> RECORDED INFORMATION
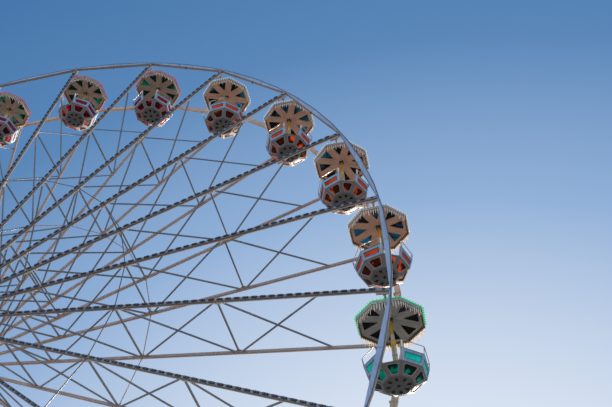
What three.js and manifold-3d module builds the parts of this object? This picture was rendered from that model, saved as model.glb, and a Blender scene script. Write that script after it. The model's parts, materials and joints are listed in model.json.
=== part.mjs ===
// A fairground ferris wheel with umbrella gondolas, in millimetres, +Z up. The origin is on the ground
// under the hub. X runs in the plane of the wheel, Y along its axle, and the boarding side is at -Y.

import * as THREE from 'three';
import { mergeVertices } from 'three/addons/utils/BufferGeometryUtils.js';
import Module from 'manifold-3d';

const wasm = await Module();
wasm.setup();

// Driving dimensions of the wheel.
const gondolaCount = 24;
const firstAngle = -7.5;              // degrees, the first gondola, from +X towards +Z
const hubHeight = 19000;
const rimRadius = 16075;              // to the corners of the rim's outer face
const rimDepth = 65;                  // radial, at a spoke: straight inner faces make it 200 between two
const rimWidth = 120;                 // along the axle
const rimOffset = 1225;               // from the middle plane to the middle of a rim
const rimSides = 72;
const pivotRadius = 15830;
const fit = 0.3;                      // the gap where one piece lies on another
const weld = 5;                       // how far one bar runs into the bar that it is welded to
const clear = 100;                    // how far a cutting shape reaches past what it cuts

// A spoke frame: a near and a far spoke that draw together towards the rim, braced by struts and crosses.
const spokeTube = 90;
const spokeOffsetAtHub = 1248;
const spokeOffsetAtRim = 1230;
const spokeRoot = 620;
const crossRoot = 1300;
const braceRadii = [4040, 7380, 10770, 13960];
const strutTube = 50;
const crossTube = 45;
const crossSetback = 50;              // from a strut to the feet of the crosses beside it
const headLength = 410;
const headHeight = 116;
const headThickness = 170;
const headProud = 2;                  // how far the head stands out past the spoke's outer face

// The hub: a drum with a pair of plates on each side that hold the spokes between them.
const drumRadius = 430;
const plateRadius = 1150;
const plateThickness = 45;
const shaftRadius = 180;
const shaftReach = 2150;              // from the middle of the hub to the end of the shaft
const shaftSides = 16;

// A gondola, measured from its pivot: an axle, an umbrella, a column and a tub with two doorways.
const axleRadius = 42;
const axleReach = 1160;
const axleSides = 8;
const umbrellaRadius = 1045;
const umbrellaEdge = [-160, -95];     // heights of the lower and the upper edge
const umbrellaMiddle = [-25, 115];    // heights of the underside and the top at the column
const umbrellaShoulder = [600, 45];   // radius and height at which the roof turns steeper
const columnRadius = 55;
const tubFloor = [-2415, -2365];      // heights of the underside and the top of the floor
const floorRadius = 445;
const waistRadius = 825;
const waistHeight = -2182;
const panelTopRadius = 935;
const panelTopHeight = -1840;
const panelThickness = 50;
const seatHeight = -2050;
const seatFront = 430;
const doorwayRoot = 344;              // radius at which a doorway's cut begins, inside the bench's front
const doorwayAngle = 39;              // degrees of the tub's eight sides that the two doorways take
const doorPost = 1.5;                 // degrees left standing on each side of a doorway
const doorSill = -2165;
const tubTurns = [                    // degrees from +X to a doorway, for each tub as it stopped
  -94, -64, -70, -67, -138, -82, -97, -98, 0, 90, 0, 90,
  0, 90, -20, -75, -120, -50, -100, -30, -90, -60, -140, -85,
];
const colourGroup = 4;                // neighbouring tubs of one colour
const colourStart = 3;                // tubs of the first group that come before the first gondola

// The towers, the base and the platforms.
const legTube = 420;
const footSpread = 6500;
const footReach = 4600;
const towerTop = 1900;                // from the middle of the hub to the middle of a leg's top
const legTopSpread = 242;
const footPlate = [900, 700, 60];
const towerTies = [6400, 12400];
const tieTube = 260;
const headBlock = [1100, 620, 1000];  // the bearing block on each tower
const beamTube = 400;
const beamLength = 15000;
const sleeperPlaces = [-6500, -2200, 2200, 6500];
const deckLength = 7200;
const deckInner = 1100;
const deckOuter = 4900;
const deckHeight = 800;
const deckThickness = 60;
const joistWidth = 120;
const railHeight = 1100;
const railTube = 60;
const handrailTube = 48;
const railInset = 100;                // from the deck's inner edge to the first posts
const stairWidth = 1900;
const stairSteps = 5;
const stairRun = 290;
const stairDepth = 250;               // under the top step
const stairHeel = 406;                // along the ground, from the first riser to the flight's back edge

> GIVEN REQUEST
Every line of the material must be returned exactly as it appears.

> ANSWER TO THIS PROBLEM
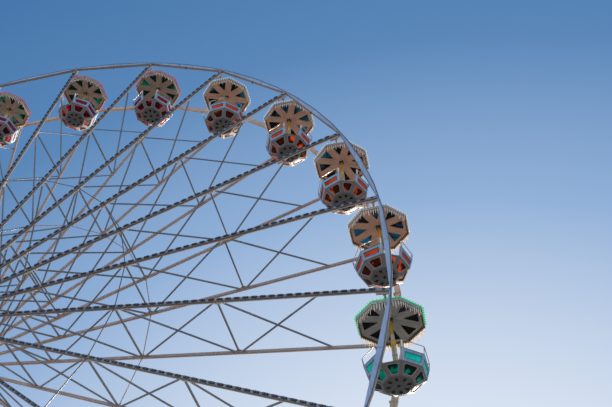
What three.js and manifold-3d module builds the parts of this object? This picture was rendered from that model, saved as model.glb, and a Blender scene script. Write that script after it. The model's parts, materials and joints are listed in model.json.
=== part.mjs ===
// A fairground ferris wheel with umbrella gondolas, in millimetres, +Z up. The origin is on the ground
// under the hub. X runs in the plane of the wheel, Y along its axle, and the boarding side is at -Y.

import * as THREE from 'three';
import { mergeVertices } from 'three/addons/utils/BufferGeometryUtils.js';
import Module from 'manifold-3d';

const wasm = await Module();
wasm.setup();

// Driving dimensions of the wheel.
const gondolaCount = 24;
const firstAngle = -7.5;              // degrees, the first gondola, from +X towards +Z
const hubHeight = 19000;
const rimRadius = 16075;              // to the corners of the rim's outer face
const rimDepth = 65;                  // radial, at a spoke: straight inner faces make it 200 between two
const rimWidth = 120;                 // along the axle
const rimOffset = 1225;               // from the middle plane to the middle of a rim
const rimSides = 72;
const pivotRadius = 15830;
const fit = 0.3;                      // the gap where one piece lies on another
const weld = 5;                       // how far one bar runs into the bar that it is welded to
const clear = 100;                    // how far a cutting shape reaches past what it cuts

// A spoke frame: a near and a far spoke that draw together towards the rim, braced by struts and crosses.
const spokeTube = 90;
const spokeOffsetAtHub = 1248;
const spokeOffsetAtRim = 1230;
const spokeRoot = 620;
const crossRoot = 1300;
const braceRadii = [4040, 7380, 10770, 13960];
const strutTube = 50;
const crossTube = 45;
const crossSetback = 50;              // from a strut to the feet of the crosses beside it
const headLength = 410;
const headHeight = 116;
const headThickness = 170;
const headProud = 2;                  // how far the head stands out past the spoke's outer face

// The hub: a drum with a pair of plates on each side that hold the spokes between them.
const drumRadius = 430;
const plateRadius = 1150;
const plateThickness = 45;
const shaftRadius = 180;
const shaftReach = 2150;              // from the middle of the hub to the end of the shaft
const shaftSides = 16;

// A gondola, measured from its pivot: an axle, an umbrella, a column and a tub with two doorways.
const axleRadius = 42;
const axleReach = 1160;
const axleSides = 8;
const umbrellaRadius = 1045;
const umbrellaEdge = [-160, -95];     // heights of the lower and the upper edge
const umbrellaMiddle = [-25, 115];    // heights of the underside and the top at the column
const umbrellaShoulder = [600, 45];   // radius and height at which the roof turns steeper
const columnRadius = 55;
const tubFloor = [-2415, -2365];      // heights of the underside and the top of the floor
const floorRadius = 445;
const waistRadius = 825;
const waistHeight = -2182;
const panelTopRadius = 935;
const panelTopHeight = -1840;
const panelThickness = 50;
const seatHeight = -2050;
const seatFront = 430;
const doorwayRoot = 344;              // radius at which a doorway's cut begins, inside the bench's front
const doorwayAngle = 39;              // degrees of the tub's eight sides that the two doorways take
const doorPost = 1.5;                 // degrees left standing on each side of a doorway
const doorSill = -2165;
const tubTurns = [                    // degrees from +X to a doorway, for each tub as it stopped
  -94, -64, -70, -67, -138, -82, -97, -98, 0, 90, 0, 90,
  0, 90, -20, -75, -120, -50, -100, -30, -90, -60, -140, -85,
];
const colourGroup = 4;                // neighbouring tubs of one colour
const colourStart = 3;                // tubs of the first group that come before the first gondola

// The towers, the base and the platforms.
const legTube = 420;
const footSpread = 6500;
const footReach = 4600;
const towerTop = 1900;                // from the middle of the hub to the middle of a leg's top
const legTopSpread = 242;
const footPlate = [900, 700, 60];
const towerTies = [6400, 12400];
const tieTube = 260;
const headBlock = [1100, 620, 1000];  // the bearing block on each tower
const beamTube = 400;
const beamLength = 15000;
const sleeperPlaces = [-6500, -2200, 2200, 6500];
const deckLength = 7200;
const deckInner = 1100;
const deckOuter = 4900;
const deckHeight = 800;
const deckThickness = 60;
const joistWidth = 120;
const railHeight = 1100;
const railTube = 60;
const handrailTube = 48;
const railInset = 100;                // from the deck's inner edge to the first posts
const stairWidth = 1900;
const stairSteps = 5;
const stairRun = 290;
const stairDepth = 250;               // under the top step
const stairHeel = 406;                // along the ground, from the first riser to the flight's back edge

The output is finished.